NARF24: Estimating Articulated Object Structure for Implicit Rendering
Stanley Lewis, Tom Gao, Odest Chadwicke Jenkins
TL;DR
NARF24 tackles the challenge of articulated-object understanding for robots by learning a shared NeRF across a few configurations and using image-space part segmentations to infer joint parameters. The method builds per-part point clouds, registers them across scenes with ICP and Teaser++, and estimates joint connectivity and type via Chamfer-distance comparisons to enable URDF-like modeling and configuration-conditioned rendering in an articulation-aware NeRF. Real-world experiments (including a sparse-label scenario) and a simulated 6-DOF arm demonstrate that accurate articulation estimation and configurable rendering are achievable with limited segmentation data.
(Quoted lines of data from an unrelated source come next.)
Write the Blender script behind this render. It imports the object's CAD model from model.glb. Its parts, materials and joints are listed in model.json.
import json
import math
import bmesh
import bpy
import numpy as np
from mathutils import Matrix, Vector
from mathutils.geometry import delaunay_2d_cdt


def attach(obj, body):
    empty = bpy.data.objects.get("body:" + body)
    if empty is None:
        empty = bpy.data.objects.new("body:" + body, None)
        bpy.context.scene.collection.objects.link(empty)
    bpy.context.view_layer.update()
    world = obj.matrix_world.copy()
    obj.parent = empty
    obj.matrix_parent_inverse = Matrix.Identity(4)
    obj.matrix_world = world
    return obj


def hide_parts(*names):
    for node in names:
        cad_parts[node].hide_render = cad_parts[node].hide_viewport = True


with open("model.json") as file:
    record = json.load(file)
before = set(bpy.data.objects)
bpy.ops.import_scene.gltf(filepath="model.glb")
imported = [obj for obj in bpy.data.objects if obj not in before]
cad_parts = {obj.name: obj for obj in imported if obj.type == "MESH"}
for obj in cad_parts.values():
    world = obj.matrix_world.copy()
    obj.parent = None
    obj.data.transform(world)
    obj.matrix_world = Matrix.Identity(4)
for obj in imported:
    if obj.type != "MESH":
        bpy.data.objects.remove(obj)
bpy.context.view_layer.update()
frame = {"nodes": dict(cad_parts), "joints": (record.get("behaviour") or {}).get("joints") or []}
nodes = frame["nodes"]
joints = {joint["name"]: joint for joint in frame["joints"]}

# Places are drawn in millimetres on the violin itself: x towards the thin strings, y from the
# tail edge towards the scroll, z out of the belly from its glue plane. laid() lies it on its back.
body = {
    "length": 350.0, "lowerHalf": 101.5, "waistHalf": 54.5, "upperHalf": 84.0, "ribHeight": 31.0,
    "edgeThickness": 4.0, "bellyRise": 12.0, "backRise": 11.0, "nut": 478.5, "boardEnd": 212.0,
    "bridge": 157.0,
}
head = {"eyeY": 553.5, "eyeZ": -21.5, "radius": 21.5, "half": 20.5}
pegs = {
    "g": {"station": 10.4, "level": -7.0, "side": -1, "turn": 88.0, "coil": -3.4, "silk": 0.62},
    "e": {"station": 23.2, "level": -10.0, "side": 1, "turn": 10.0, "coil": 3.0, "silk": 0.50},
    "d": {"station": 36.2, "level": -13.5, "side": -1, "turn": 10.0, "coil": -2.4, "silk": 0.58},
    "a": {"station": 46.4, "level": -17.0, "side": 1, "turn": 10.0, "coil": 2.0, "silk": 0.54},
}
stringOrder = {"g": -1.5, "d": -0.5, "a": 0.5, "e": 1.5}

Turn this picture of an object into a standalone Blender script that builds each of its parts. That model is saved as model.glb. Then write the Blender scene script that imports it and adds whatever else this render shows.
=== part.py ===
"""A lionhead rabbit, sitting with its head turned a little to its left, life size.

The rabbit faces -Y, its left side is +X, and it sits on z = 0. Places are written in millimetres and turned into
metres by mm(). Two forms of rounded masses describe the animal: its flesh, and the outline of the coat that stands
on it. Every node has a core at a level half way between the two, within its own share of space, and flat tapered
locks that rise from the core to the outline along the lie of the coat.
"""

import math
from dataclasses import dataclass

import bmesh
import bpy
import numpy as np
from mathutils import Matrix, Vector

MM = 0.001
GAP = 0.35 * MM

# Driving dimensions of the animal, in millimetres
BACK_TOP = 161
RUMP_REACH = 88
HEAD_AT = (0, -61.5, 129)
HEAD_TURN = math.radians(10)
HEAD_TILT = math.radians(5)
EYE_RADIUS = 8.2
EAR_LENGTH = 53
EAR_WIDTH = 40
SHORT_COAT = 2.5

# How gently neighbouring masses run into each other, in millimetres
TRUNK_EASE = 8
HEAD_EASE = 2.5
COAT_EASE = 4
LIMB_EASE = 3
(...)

The approach promises scalable articulation modeling by combining NeRF with parts-based segmentation, registration, and classical joint-estimation techniques.
Abstract
Articulated objects and their representations pose a difficult problem for robots. These objects require not only representations of geometry and texture, but also of the various connections and joint parameters that make up each articulation. We propose a method that learns a common Neural Radiance Field (NeRF) representation across a small number of collected scenes. This representation is combined with a parts-based image segmentation to produce an implicit space part localization, from which the connectivity and joint parameters of the articulated object can be estimated, thus enabling configuration-conditioned rendering.